You don't have this control, I don't have this control. It's not humans in general, it's literally the capitalists. Right now, today. Try and "timelessly universalize" that.
It's the people who make money from this who want it.
I would rather that no one particular person or group of people have that much power, and I would rather help organize society to collectively and democratically decide what goes on with this tech but I guess that proudly makes me a communist.
History contains abundant, well-documented cases of ordinary people participating in atrocities without coercion. Most people will act decently in low-pressure environments and will act badly under certain incentives, authority structures, or group dynamics. There is no way to know what a person's threshold is until it's tested, but it can be assumed that most people have a low threshold.
That may be true but I think the unspoken assumption in your comment is that somehow, without capitalism, greed magically melts away. How do you explain the constant extreme rampant corruption in communist and socialist countries over 100 years if not from GREED?
I know that it doesn't. Greed will be ever-present, yes, but that doesn't mean that it's a one-way ratchet. It's something we have to keep fighting against all the time. Greed starts out as a driver of progress, then eventually becomes an impediment to progress. The other constant there is progress! No dam will block a river forever.
The definition of capitalism is the private ownership of production and its use to generate profits.
I think a coerced assumption you may have of capitalism is that corruption is an unintended side effect, but it actually follows from its principles.
How is a society to maintain unmarred democratic institutions when its elements are fundamentally unequal? Put more clearly: How can people have the same amount of political power when one class (capitalist) OWNS the production of what the other class (workers) need?
The mythology of capitalist society paints both them as equals and the state as neutral. This is a tactic to preserve the appearance of a democratic backbone. They afford this mythology because capitalists own the air waves and they have, and can have, the most influence in the state. In fact, due to this fundamental inequality capitalists are, for all practical purposes, capitalists are the state.
Capitalist societies put political power up for auction; Corruption has its highest manifestation within capitalist societies.
Now to your point. Greed will never "magically melt away". Greed can only be controlled through democratic control of what permits greed in the first place.
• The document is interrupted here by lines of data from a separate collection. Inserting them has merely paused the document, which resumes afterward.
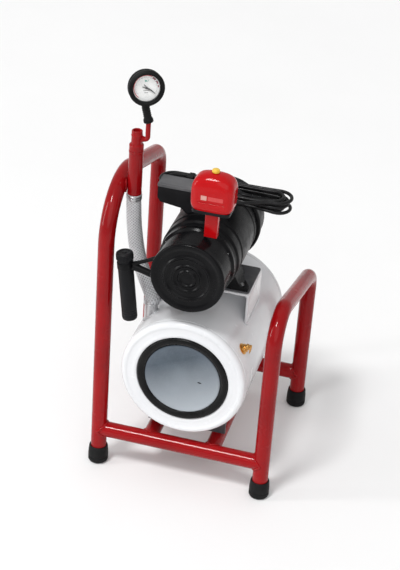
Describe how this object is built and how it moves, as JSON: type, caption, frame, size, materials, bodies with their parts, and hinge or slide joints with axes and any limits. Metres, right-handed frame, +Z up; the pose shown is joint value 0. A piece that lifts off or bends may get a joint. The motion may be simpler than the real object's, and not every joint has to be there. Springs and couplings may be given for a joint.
{
  "type": "air compressor",
  "caption": "Workshop air compressor: motor and rotary pump on a round tank in a tubular frame, with switch, gauge, filter, hose and cord.",
  "frame": {"origin": "on the floor, under the middle of the frame's footprint, without the power cord", "axes": "+Z up; -Y is the front, with the pump's round cover and the tank's sealed end; +X is to the right, seen from the front"},
  "size_m": [0.336, 0.351, 0.7452],
  "materials": {
    "black_paint": "satin",
    "black_plastic": "matte",
    "black_rubber": "matte",
    "blue_grey_cover": "gloss",
    "braid": "satin",
    "brass": "satin",
    "clear_lens": "clear",
    "dial_white": "satin",
    "grey_paint": "satin",
    "lamination_steel": "satin",
    "red_paint": "gloss",
    "red_plastic": "gloss",
    "steel": "satin",
    "white_paint": "gloss",
    "yellow_plastic": "gloss"
  },
  "bodies": {
    "compressor": {"braided_hose": "braid", "cord_gland": "black_plastic", "drain_valve_body": "brass", "end_cover": "blue_grey_cover", "end_seal": "black_rubber", "fan_cowl": "black_paint", "filter_canister": "black_plastic", "filter_cap": "black_plastic", "foot_front_left": "black_rubber", "foot_front_right": "black_rubber", "foot_rear_left": "black_rubber", "foot_rear_right": "black_rubber", "front_bearing": "steel", "front_crossbar": "red_paint", "gauge_boot": "black_rubber", "gauge_dial": "dial_white", "gauge_lens": "clear_lens", "gauge_pipe": "red_paint", "intake_arm": "black_paint", "left_loop": "red_paint", "left_rail": "red_paint", "motor_feet": "black_paint", "motor_saddle": "white_paint", "motor_shell": "black_paint", "mounting_plate": "grey_paint", "power_cord_hank": "black_rubber", "power_cord_lead": "black_rubber", "power_plug": "black_plastic", "pump_front_cover": "black_paint", "pump_housing": "black_paint", "rear_bearing": "steel", "rear_bell": "black_paint", "rear_crossbar": "red_paint", "right_loop": "red_paint", "right_rail": "red_paint", "riser_head": "red_paint", "riser_tube": "red_paint", "safety_valve": "brass", "stator": "lamination_steel", "switch_base": "black_plastic", "switch_cover": "red_plastic", "switch_neck": "red_paint", "tank_cradle_front": "grey_paint", "tank_cradle_rear": "grey_paint", "tank_front_head": "white_paint", "tank_nipple": "steel", "tank_rear_head": "white_paint", "tank_shell": "white_paint", "terminal_box": "black_plastic", "terminal_box_lid": "grey_paint"},
    "rotating_group": {"motor_shaft": "steel", "rotor_core": "lamination_steel", "cooling_fan": "black_plastic", "pump_rotor": "steel", "vane_1": "black_plastic", "vane_2": "black_plastic", "vane_3": "black_plastic"},
    "switch_knob": {"switch_knob": "yellow_plastic"},
    "gauge_needle": {"gauge_needle": "black_paint"},
    "drain_handle": {"drain_valve_handle": "red_plastic"}
  },
  "joints": [
    {"name": "shaft_spin", "type": "hinge", "parent": "compressor", "child": "rotating_group", "pos_m": [0, 0, 0.43], "axis": [0, 1, 0], "continuous": true},
    {"name": "knob_slide", "type": "slide", "parent": "compressor", "child": "switch_knob", "axis": [0, 0, 1], "range_m": [0, 0.004]},
    {"name": "needle_turn", "type": "hinge", "parent": "compressor", "child": "gauge_needle", "pos_m": [-0.1122, -0.0825, 0.7145], "axis": [0.4649, -0.8744, 0.1392], "range_deg": [-10, 260]},
    {"name": "drain_turn", "type": "hinge", "parent": "compressor", "child": "drain_handle", "pos_m": [0, -0.0083, 0.0977], "axis": [0, 1, 0], "range_deg": [0, 90]}
  ]
}
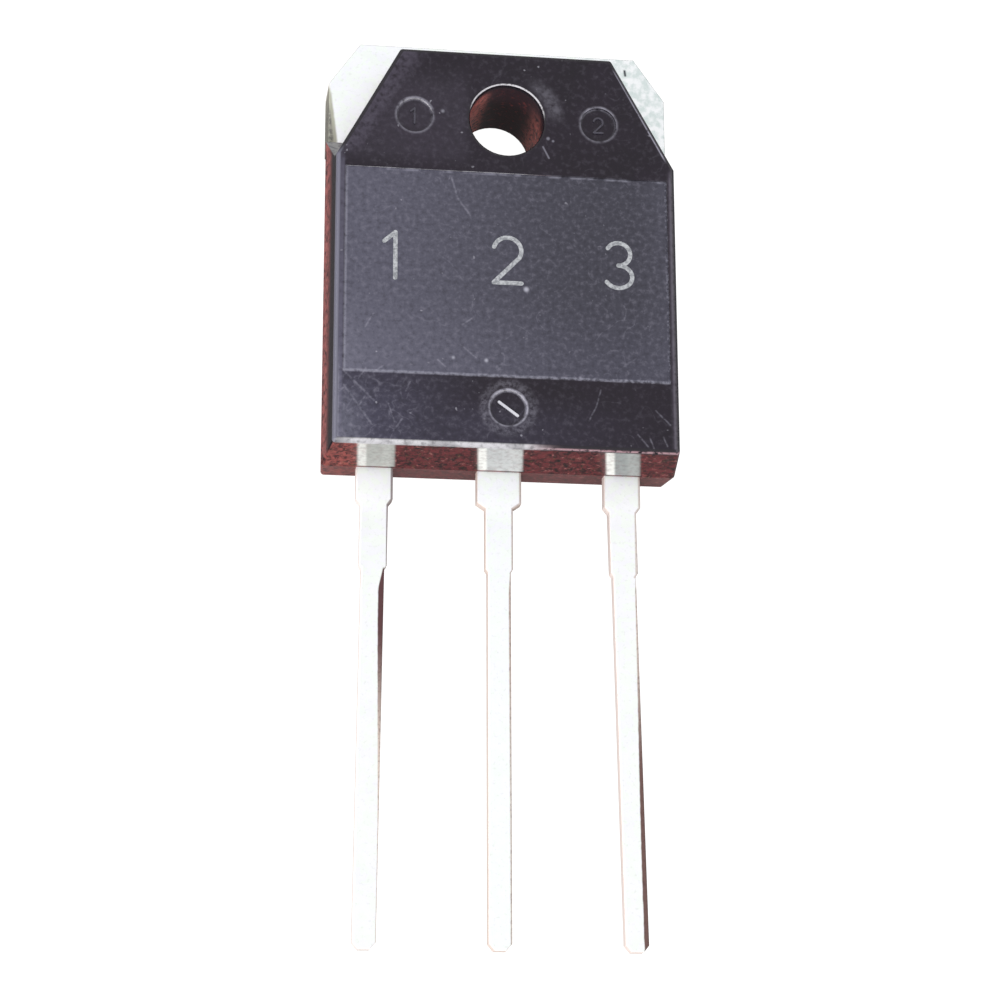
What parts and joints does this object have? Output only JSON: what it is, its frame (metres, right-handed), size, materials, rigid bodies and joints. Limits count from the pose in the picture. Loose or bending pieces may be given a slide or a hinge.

Communism/socialism isn't about magically doing or undoing anything, it's the science of creating firm and unalienable working class power. It must start with democratic control of production and local peoples councils. Greed will not magically melt away, greed must be constantly cut out by everyone by everyone HAVING the political power to cut it out. This means peoples councils will be convened at the neighborhood level, peoples courts will be manned, not by professional judges, but by rotating locally elected citizens. Council delegates will be bound by law to only, and exclusively, be messengers at higher level councils, etc. This is just a small picture of what democracy is. It is not me to say specifically how, of course, but communism does not involve blindly and powerlessly trusting political candidates, like capitalist society requires.
There is a reason communism is demonized by the people who control our society.
This is the main lesson of the 20th century that liberals refuse to accept; that the state is controlled by capitalist class interests. Capitalist democracy is a curated racket.
And even if we were to force legislation exactly as described above it can't and hasn't lasted long due to the incentives ($billions) to undo it. They will go as far as to kill people for this, and they have.
Legislation does NOT fundamentally change existing power relations. They have this shit in their pockets and you're just saying that we should have them take it out of their pockets.
The western allergy towards Marxism is one of the most detrimental cultural positions the working class has EVER faced.